Where should you focus your attention in your effort to be strategic in its organizational development?

 

  • Potential actions for High Mission Impact/High Profitability programs and activities include:

    • Invest to help it grow even stronger
    • Celebrate strong financial contributors
    • Watch to make sure it stays strong by not taking it for granted
  • Potential actions for High Mission Impact/Low Profitability programs and activities include:

    • Celebrate its strong contribution to mission
    • Consider ways to reduce costs
    • Generate more revenue, based on the strength of its impact
    • Identify how this program is subsidized
  • Potential actions for Low Mission Impact/High Profitability programs and activities include:

    • Explore ways to increase the mission impact
    • Continue to nurture it to sustain its financial value
    • Celebrate the financial support it provides to other programs
  • Potential actions for Low Mission Impact/Low Profitability programs and activities include:

    • Explore ways to increase mission impact and/or profitability
    • Consider a timeline for improving or ending the program
    • Consider transitioning the program to another organization

Try it for yourself

Are you feeling inspired? It’s time to try it out using our worksheet.

Word Doc

Instructions

Follow this process as described above under “Measuring profitability and impact.”
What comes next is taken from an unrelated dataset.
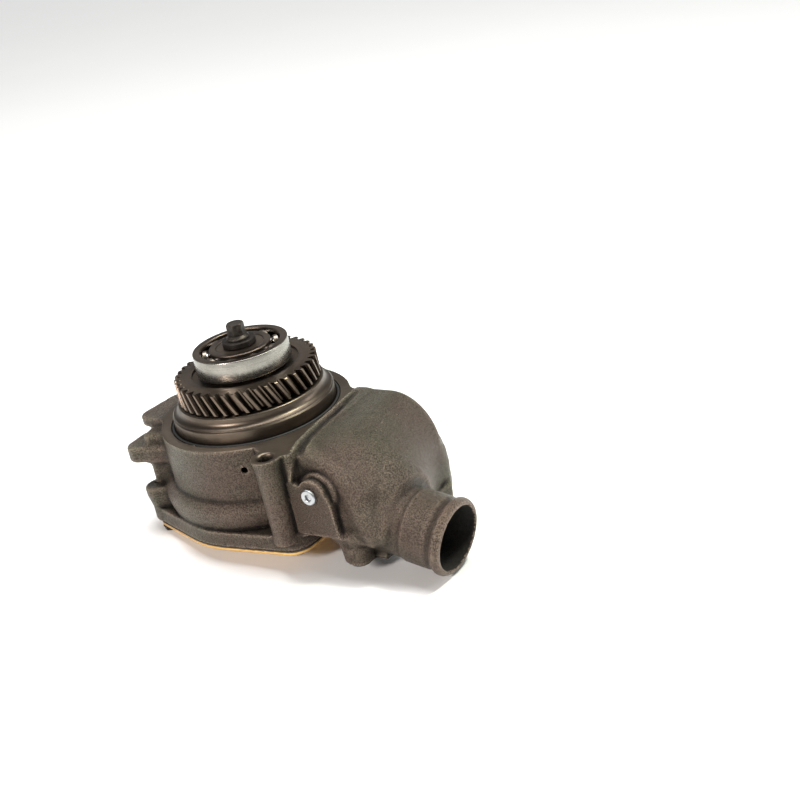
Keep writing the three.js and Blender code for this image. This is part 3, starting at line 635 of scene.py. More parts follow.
def sheet(name, outline, holes, material, node, bevel):
    """Flat gasket between its CAD node's heights, with rounded edges, made by filling its outline."""
    z0, z1 = heights(node)
    bm = bmesh.new()
    for loop in [outline, *holes]:
        corners = [bm.verts.new((u, v, z0)) for u, v in loop]
        for a, b in zip(corners, corners[1:] + corners[:1]):
            bm.edges.new((a, b))
    bmesh.ops.triangle_fill(bm, edges=bm.edges[:], use_beauty=True, use_dissolve=False)
    made = bmesh.ops.extrude_face_region(bm, geom=bm.faces[:])
    lifted = [g for g in made["geom"] if isinstance(g, bmesh.types.BMVert)]
    bmesh.ops.translate(bm, verts=lifted, vec=(0, 0, z1 - z0))
    bmesh.ops.recalc_face_normals(bm, faces=bm.faces[:])
    rims = [e for e in bm.edges if len(e.link_faces) == 2 and e.calc_face_angle(0) > 1.2]
    bmesh.ops.bevel(bm, geom=rims, offset=bevel, segments=2, profile=0.5, affect="EDGES")
    placed(name, mesh_from(bm, name, material), "root", node, 35)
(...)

  1. Identify the revenue-generating programs and activities that your organization delivers.
  2. Calculate profitability for each program.
  3. Fill out Page 2 of the worksheet, listing your organization’s programs or activities in rows and mission impact criteria in columns.
  4. Distribute Page 2 to your organization’s key staff and board members, asking them to evaluate each program on a scale of 1 to 4, along the criteria listed in each column.
  5. Collect and tabulate all the responses and average them to arrive at an overall “Mission Impact” score for each program.
  6. Use Page 3 of the worksheet to plot each program on the Mission/Money Matrix.
  7. Identify goals or actions to sustain, improve, or reconsider your programs, based on the results.